Use tee to Stream to a Process and Handle Ctrl+c

Using the tee utility is often a nice method to save and view the output of a certain command at the same time. I use tee for creating logfiles of long running commands. The problem with this approach is that these files might grow to a gigantic size. Since logfiles are usually just plain text they often compress very well.

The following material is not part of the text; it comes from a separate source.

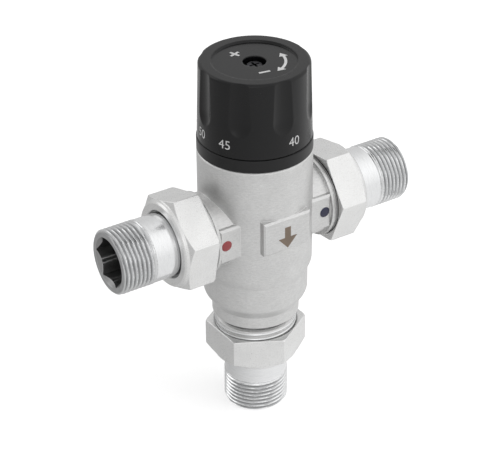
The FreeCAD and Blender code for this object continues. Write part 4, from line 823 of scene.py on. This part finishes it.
# The floor: pale where the camera sees it, and a soft gradient where the metal mirrors it.
floor = disc("floor", FLOOR_RADIUS, cad_box[0].z - FLOOR_GAP)
floor_look = Look("floor_look", 0, FLOOR_PALE)
mottle = floor_look.spread(floor_look.noise(30, 3), 0, 1)
floor_look.feed("Base Color", floor_look.blend(mottle, FLOOR_DARKER, FLOOR_PALE))
floor_look.shader.inputs["Roughness"].default_value = 0.9
floor_look.shader.inputs["Specular IOR Level"].default_value = 0.0
floor_look.shader.inputs["Emission Color"].default_value = (1, 1, 1, 1)
tree = floor_look.tree
by_camera, by_mirror = seen_by(tree)
floor_look.feed("Emission Strength", math_node(tree, "MULTIPLY", by_camera, FLOOR_OWN_LIGHT))
mirrored_floor = tree.nodes.new("ShaderNodeEmission")
mirrored_light = gradient(tree, floor_look.place, FLOOR_SIDE, FLOOR_BASE, FLOOR_SWING)
tree.links.new(mirrored_light, mirrored_floor.inputs["Strength"])
choose = tree.nodes.new("ShaderNodeMixShader")
tree.links.new(by_mirror, choose.inputs[0])
tree.links.new(floor_look.shader.outputs[0], choose.inputs[1])
tree.links.new(mirrored_floor.outputs[0], choose.inputs[2])
tree.links.new(choose.outputs[0], tree.nodes["Material Output"].inputs["Surface"])
floor.data.materials.append(floor_look.material)

# The sky: white to the camera, plain as light, and a gradient with two soft lights in mirrors.
world = bpy.data.worlds.new("studio")
scene.world = world
world.use_nodes = True
tree = world.node_tree
background = tree.nodes["Background"]
background.inputs["Color"].default_value = (1, 1, 1, 1)
by_camera, by_mirror = seen_by(tree)
towards_sky = tree.nodes.new("ShaderNodeTexCoord").outputs["Generated"]
sky = gradient(tree, towards_sky, SKY_SIDE, SKY_BASE, SKY_SWING)
sky = add_glow(tree, towards_sky, GLOW_SIDE, GLOW_SHARPNESS, GLOW, sky)
sky = add_glow(tree, towards_sky, STRIP_SIDE, STRIP_SHARPNESS, STRIP_GLOW, sky)
level = math_node(tree, "MULTIPLY", by_mirror, sky)
plain = math_node(tree, "MULTIPLY", math_node(tree, "SUBTRACT", 1, by_mirror), SKY_PLAIN)
level = math_node(tree, "ADD", level, plain)
level = math_node(tree, "MAXIMUM", level, by_camera)
tree.links.new(level, background.inputs["Strength"])


def area_lamp(name, place, target, size, power):
    """A round lamp of size metres and power watts, turned to the target."""
    data = bpy.data.lights.new(name, "AREA")
    data.shape = "DISK"
    data.size = size
    data.energy = power
    lamp = bpy.data.objects.new(name, data)
    lamp.location = place
    lamp.rotation_euler = (Vector(target) - Vector(place)).to_track_quat("-Z", "Y").to_euler()
    scene.collection.objects.link(lamp)
    return lamp


CENTRE = (0, 0, RUN_HEIGHT)
key_lamp = area_lamp("key_lamp", (0.9, -0.7, 1.1), CENTRE, 1.7, 9)
key_lamp.visible_glossy = False
area_lamp("back_lamp", (-0.73, 1.14, 1.05), CENTRE, 1.2, 3)

# The camera: on the front left and above, looking down at the middle of the valve.
AZIMUTH = math.radians(32.73)
ELEVATION = math.radians(31.69)
ROLL = math.radians(-0.34)
DISTANCE = 0.7523
AIM_SIDE = -2.06 * MM
AIM_HEIGHT = 83.36 * MM
LENS = 134.6
level_part = math.cos(ELEVATION)
away = Vector((-math.sin(AZIMUTH) * level_part, -math.cos(AZIMUTH) * level_part, math.sin(ELEVATION)))
right = Vector((math.cos(AZIMUTH), -math.sin(AZIMUTH), 0))
up = away.cross(right)
aim = right * AIM_SIDE + Vector((0, 0, AIM_HEIGHT))
rolled_right = right * math.cos(ROLL) + up * math.sin(ROLL)
rolled_up = up * math.cos(ROLL) - right * math.sin(ROLL)
camera_data = bpy.data.cameras.new("camera")
camera_data.sensor_width = 36
camera_data.lens = LENS
camera_data.clip_start = 0.01
camera = bpy.data.objects.new("camera", camera_data)
camera_place = Matrix((rolled_right, rolled_up, away)).transposed().to_4x4()
camera_place.translation = aim + away * DISTANCE
camera.matrix_world = camera_place
scene.collection.objects.link(camera)
scene.camera = camera
scene.view_settings.view_transform = "Standard"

The naive approch to accomplish compressed files with tee is something like this:

$ command | tee logfile.log
$ zstd logfile.log

The problem with this approach is: logfile.log occupies disk space and the subsequent compression command might takes a lot of time. We can do better by using the bash process substitution feature. With this feature it is possible to instruct tee to write to a command instead of a file. Therefore, it is possible to easily implement a streaming compression and write compressed data to logfile.log directly. Internally, bash creates a named pipe (= FIFO) and calls tee with the path to the temporary FIFO instead. This FIFO is connected to the command which is specified in the process substitution invocation. The two lines from above condense to this one liner:

$ command | tee >(zstd - -o logfile.log)

There is a problem! When the pipeline is terminated via ctrl+c the created logfile.log will be truncated. As far as I understand the problem, the SIGINT signal is sent to all members of the process group at the same time. Thus, there might be unread data in the pipeline while zstd terminates the compressed logfile.log correctly according to the zst file format.

To solve this problem and ensure that no data is lost on ctrl+c the SIGINT signal must be blocked on all processes in the pipeline but the first one. This can be done via a subshell where SIGINT is trapped.

$ command | (trap '' SIGINT; tee >(zstd - -o logfile.json))

Or when multiple commands are involved:

$ mask_sigint() (trap '' SIGINT; "$@")
$ command | mask_sigint tee >(zstd - -o logfile.json) | mask_sigint next_command | mask_sigint further_command

Using this pipeline command receives SIGINT, terminates properly, and the remaining pipeline is flushed. No data is truncated any more.